◆ **RECORDED INFORMATION**:
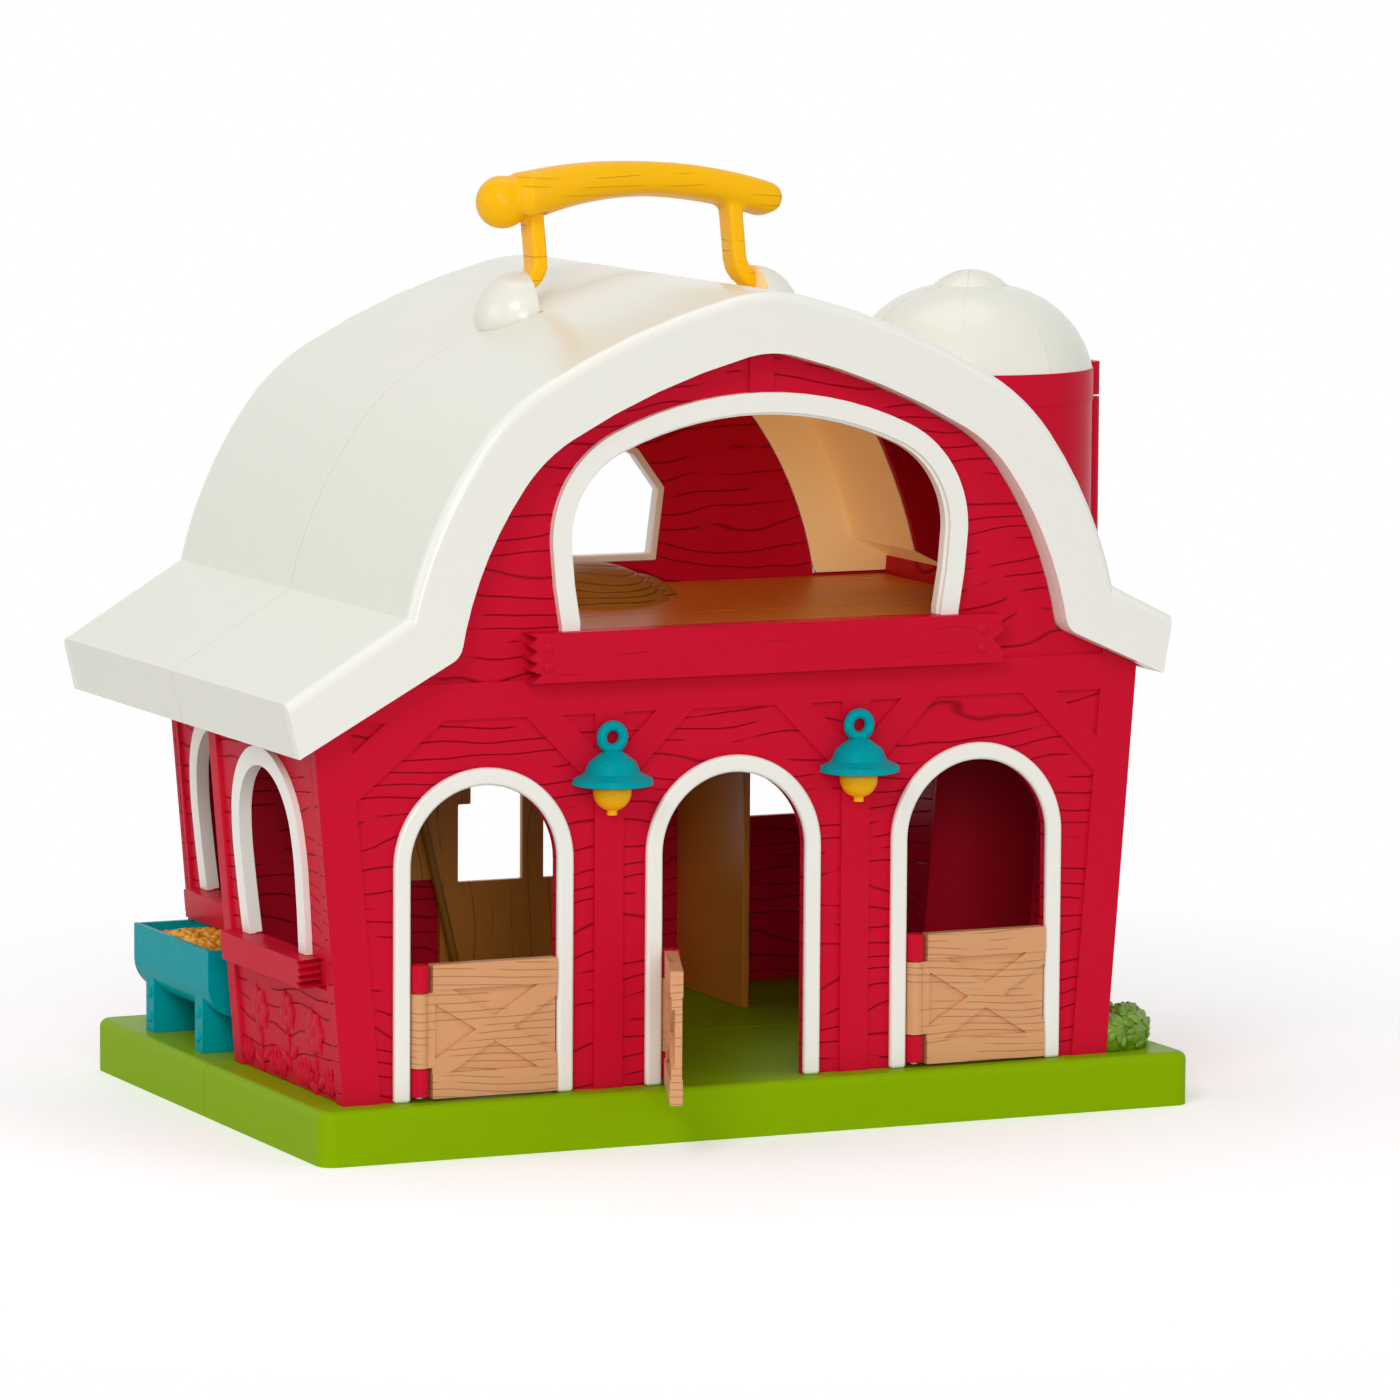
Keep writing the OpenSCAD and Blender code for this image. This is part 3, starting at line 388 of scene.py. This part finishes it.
class Finish:
    """A plastic in the making: its colour and the moulded skin, to which patterns are added."""

    def __init__(self, name, colour, rough=0.32, tone=0.06, change=0.10, specular=0.5):
        self.material = bpy.data.materials.new(name)
        self.material.use_nodes = True
        self.tree = self.material.node_tree
        self.shader = self.tree.nodes["Principled BSDF"]
        self.shader.inputs["Specular IOR Level"].default_value = specular
        self.at = self.tree.nodes.new("ShaderNodeTexCoord").outputs["Object"]
        skin = self.place(SKIN, Tone=tone, Rough=rough)
        skin.inputs["Rough Change"].default_value = change
        self.height = [(skin.outputs["Peel"], 0.00001)]
        self.mask = None
        self.tint = self.blend("MULTIPLY", self.solid(colour), skin.outputs["Shade"], 1.0)
        self.tree.links.new(skin.outputs["Roughness"], self.shader.inputs["Roughness"])

    def place(self, tree, **values):
        node = self.tree.nodes.new("ShaderNodeGroup")
        node.node_tree = tree
        self.tree.links.new(self.at, node.inputs["Vector"])
        for key, value in values.items():
            node.inputs[key].default_value = value
        return node

    def solid(self, colour):
        node = self.tree.nodes.new("ShaderNodeRGB")
        node.outputs[0].default_value = colour
        return node.outputs[0]

    def blend(self, kind, a, b, factor):
        node = self.tree.nodes.new("ShaderNodeMix")
        node.data_type = "RGBA"
        node.blend_type = kind
        inputs = {s.name: s for s in node.inputs if s.enabled}
        if isinstance(factor, (int, float)):
            inputs["Factor"].default_value = factor
        else:
            self.tree.links.new(factor, inputs["Factor"])
        for key, value in (("A", a), ("B", b)):
            if isinstance(value, tuple):
                inputs[key].default_value = value
            else:
                self.tree.links.new(value, inputs[key])
        return next(s for s in node.outputs if s.enabled)

    def mapped(self, setting, values):
        node = self.tree.nodes.new("ShaderNodeMapping")
        node.inputs[setting].default_value = values
        self.tree.links.new(self.at, node.inputs["Vector"])
        self.at = node.outputs["Vector"]
        return self

    def turn(self, about, degrees):
        """Turns the patterns that follow about one axis."""
        return self.mapped("Rotation", [radians(degrees) if axis == about else 0 for axis in "XYZ"])

    def moved(self, x, y, z):
        """Moves the patterns that follow."""
        return self.mapped("Location", [x * MM, y * MM, z * MM])

    def only_beyond(self, direction, edge):
        """Keeps the grain that follows beyond a plane, edge along the direction."""
        self.mask = self.place(BEYOND, Direction=direction, Edge=edge * MM).outputs["Mask"]
        return self

    def second_colour(self, colour, direction, edge):
        """Another colour beyond a plane."""
        beyond = self.place(BEYOND, Direction=direction, Edge=edge * MM)
        self.tint = self.blend("MIX", self.tint, colour, beyond.outputs["Mask"])
        return self

    def ribs(self, count, width, depth):
        """Raised ribs down from the top of a dome."""
        rib = self.place(RIBS, Count=count, Width=width).outputs["Rib"]
        self.height.append((rib, depth * MM))
        return self

    def grain(self, dark, pitch, wave, width, breaks, depth, strength, fibre=0.0):
        """Carved lines, one every pitch, depth deep; wave, width and breaks as in the group."""
        place = self.place(GRAIN, Pitch=pitch * MM, Wave=wave, Width=width, Breaks=breaks)
        lines = place.outputs["Lines"]
        if self.mask:
            lines = maths(self.tree, "MULTIPLY", lines, self.mask)
        factor = maths(self.tree, "MULTIPLY", lines, strength)
        self.tint = self.blend("MIX", self.tint, dark, factor)
        self.height.append((lines, -depth * MM))
        if fibre:
            self.height.append((place.outputs["Fibre"], fibre * MM))
        return self

    def grains(self, light, dark, size, depth):
        """Packed lumps between two tones, in place of the plain colour."""
        cells = self.place(LUMPS, Size=size)
        self.tint = self.blend("MIX", dark, light, cells.outputs["Tone"])
        self.height.append((cells.outputs["Height"], depth * MM))
        return self

    def finish(self):
        """Joins all that was added to the shader."""
        total = None
        for value, depth in self.height:
            scaled = maths(self.tree, "MULTIPLY", value, depth / MM)
            total = scaled if total is None else maths(self.tree, "ADD", total, scaled)
        bump = self.tree.nodes.new("ShaderNodeBump")
        bump.inputs["Distance"].default_value = MM
        self.tree.links.new(total, bump.inputs["Height"])
        self.tree.links.new(bump.outputs["Normal"], self.shader.inputs["Normal"])
        self.tree.links.new(self.tint, self.shader.inputs["Base Color"])
        return self.material


RED = paint(206, 18, 48)
RED_LINE = paint(142, 6, 26)
CREAM = paint(236, 235, 222)
WHITE = paint(244, 243, 234)
GREEN = paint(136, 174, 0)
TEAL = paint(0, 158, 166)
YELLOW = paint(255, 190, 0)
TAN = paint(216, 156, 106)
TAN_LINE = paint(160, 104, 62)
BROWN = paint(206, 128, 40)
BROWN_LINE = paint(120, 66, 18)


def red_wall(name, direction, edge):
    """Engraved grain on the sunken planks only: the raised boards stand before the plane."""
    finish = Finish(name, RED, rough=0.36, specular=0.05).only_beyond(direction, edge)
    return finish.grain(RED_LINE, pitch=6.4, wave=2.2, width=0.13, breaks=0.38, depth=0.4,
                        strength=0.9).finish()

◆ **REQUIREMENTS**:
Give back the whole listing exactly as it reads.

◆ **RIGHT ANSWER**:
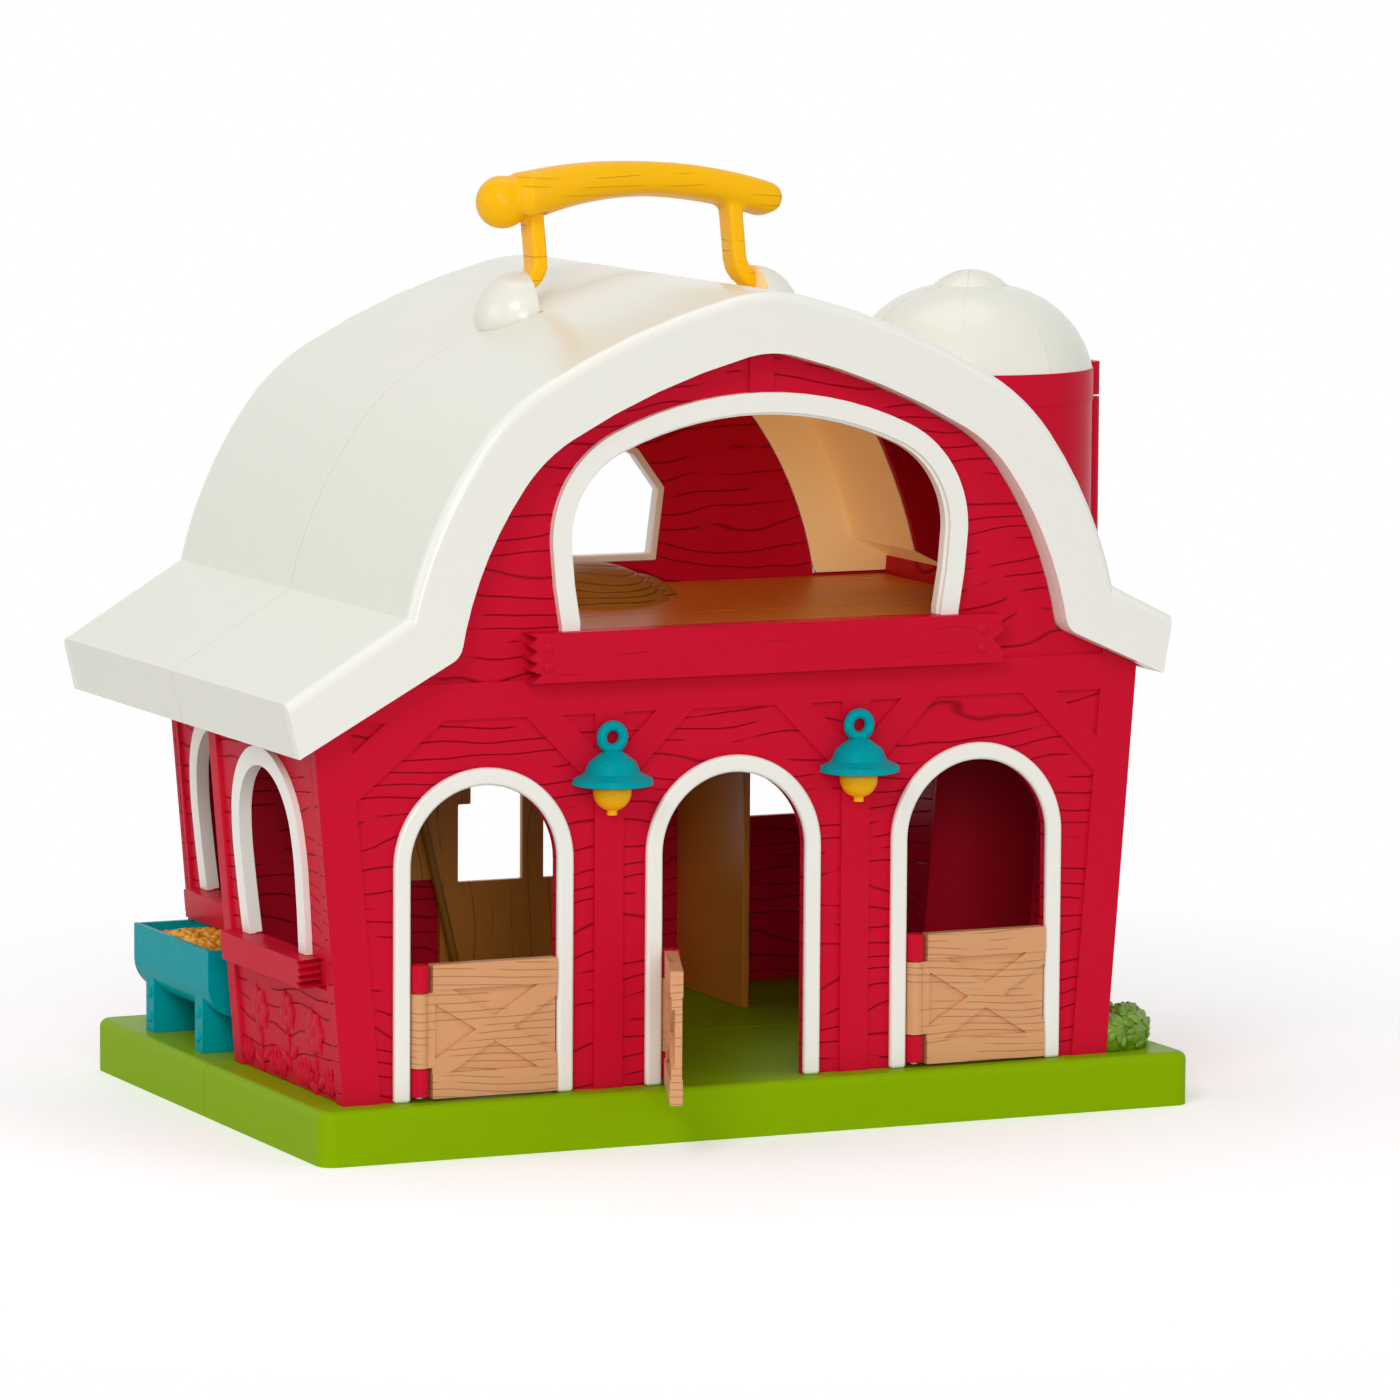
Keep writing the OpenSCAD and Blender code for this image. This is part 3, starting at line 388 of scene.py. This part finishes it.
class Finish:
    """A plastic in the making: its colour and the moulded skin, to which patterns are added."""

    def __init__(self, name, colour, rough=0.32, tone=0.06, change=0.10, specular=0.5):
        self.material = bpy.data.materials.new(name)
        self.material.use_nodes = True
        self.tree = self.material.node_tree
        self.shader = self.tree.nodes["Principled BSDF"]
        self.shader.inputs["Specular IOR Level"].default_value = specular
        self.at = self.tree.nodes.new("ShaderNodeTexCoord").outputs["Object"]
        skin = self.place(SKIN, Tone=tone, Rough=rough)
        skin.inputs["Rough Change"].default_value = change
        self.height = [(skin.outputs["Peel"], 0.00001)]
        self.mask = None
        self.tint = self.blend("MULTIPLY", self.solid(colour), skin.outputs["Shade"], 1.0)
        self.tree.links.new(skin.outputs["Roughness"], self.shader.inputs["Roughness"])

    def place(self, tree, **values):
        node = self.tree.nodes.new("ShaderNodeGroup")
        node.node_tree = tree
        self.tree.links.new(self.at, node.inputs["Vector"])
        for key, value in values.items():
            node.inputs[key].default_value = value
        return node

    def solid(self, colour):
        node = self.tree.nodes.new("ShaderNodeRGB")
        node.outputs[0].default_value = colour
        return node.outputs[0]

    def blend(self, kind, a, b, factor):
        node = self.tree.nodes.new("ShaderNodeMix")
        node.data_type = "RGBA"
        node.blend_type = kind
        inputs = {s.name: s for s in node.inputs if s.enabled}
        if isinstance(factor, (int, float)):
            inputs["Factor"].default_value = factor
        else:
            self.tree.links.new(factor, inputs["Factor"])
        for key, value in (("A", a), ("B", b)):
            if isinstance(value, tuple):
                inputs[key].default_value = value
            else:
                self.tree.links.new(value, inputs[key])
        return next(s for s in node.outputs if s.enabled)

    def mapped(self, setting, values):
        node = self.tree.nodes.new("ShaderNodeMapping")
        node.inputs[setting].default_value = values
        self.tree.links.new(self.at, node.inputs["Vector"])
        self.at = node.outputs["Vector"]
        return self

    def turn(self, about, degrees):
        """Turns the patterns that follow about one axis."""
        return self.mapped("Rotation", [radians(degrees) if axis == about else 0 for axis in "XYZ"])

    def moved(self, x, y, z):
        """Moves the patterns that follow."""
        return self.mapped("Location", [x * MM, y * MM, z * MM])

    def only_beyond(self, direction, edge):
        """Keeps the grain that follows beyond a plane, edge along the direction."""
        self.mask = self.place(BEYOND, Direction=direction, Edge=edge * MM).outputs["Mask"]
        return self

    def second_colour(self, colour, direction, edge):
        """Another colour beyond a plane."""
        beyond = self.place(BEYOND, Direction=direction, Edge=edge * MM)
        self.tint = self.blend("MIX", self.tint, colour, beyond.outputs["Mask"])
        return self

    def ribs(self, count, width, depth):
        """Raised ribs down from the top of a dome."""
        rib = self.place(RIBS, Count=count, Width=width).outputs["Rib"]
        self.height.append((rib, depth * MM))
        return self

    def grain(self, dark, pitch, wave, width, breaks, depth, strength, fibre=0.0):
        """Carved lines, one every pitch, depth deep; wave, width and breaks as in the group."""
        place = self.place(GRAIN, Pitch=pitch * MM, Wave=wave, Width=width, Breaks=breaks)
        lines = place.outputs["Lines"]
        if self.mask:
            lines = maths(self.tree, "MULTIPLY", lines, self.mask)
        factor = maths(self.tree, "MULTIPLY", lines, strength)
        self.tint = self.blend("MIX", self.tint, dark, factor)
        self.height.append((lines, -depth * MM))
        if fibre:
            self.height.append((place.outputs["Fibre"], fibre * MM))
        return self

    def grains(self, light, dark, size, depth):
        """Packed lumps between two tones, in place of the plain colour."""
        cells = self.place(LUMPS, Size=size)
        self.tint = self.blend("MIX", dark, light, cells.outputs["Tone"])
        self.height.append((cells.outputs["Height"], depth * MM))
        return self

    def finish(self):
        """Joins all that was added to the shader."""
        total = None
        for value, depth in self.height:
            scaled = maths(self.tree, "MULTIPLY", value, depth / MM)
            total = scaled if total is None else maths(self.tree, "ADD", total, scaled)
        bump = self.tree.nodes.new("ShaderNodeBump")
        bump.inputs["Distance"].default_value = MM
        self.tree.links.new(total, bump.inputs["Height"])
        self.tree.links.new(bump.outputs["Normal"], self.shader.inputs["Normal"])
        self.tree.links.new(self.tint, self.shader.inputs["Base Color"])
        return self.material


RED = paint(206, 18, 48)
RED_LINE = paint(142, 6, 26)
CREAM = paint(236, 235, 222)
WHITE = paint(244, 243, 234)
GREEN = paint(136, 174, 0)
TEAL = paint(0, 158, 166)
YELLOW = paint(255, 190, 0)
TAN = paint(216, 156, 106)
TAN_LINE = paint(160, 104, 62)
BROWN = paint(206, 128, 40)
BROWN_LINE = paint(120, 66, 18)


def red_wall(name, direction, edge):
    """Engraved grain on the sunken planks only: the raised boards stand before the plane."""
    finish = Finish(name, RED, rough=0.36, specular=0.05).only_beyond(direction, edge)
    return finish.grain(RED_LINE, pitch=6.4, wave=2.2, width=0.13, breaks=0.38, depth=0.4,
                        strength=0.9).finish()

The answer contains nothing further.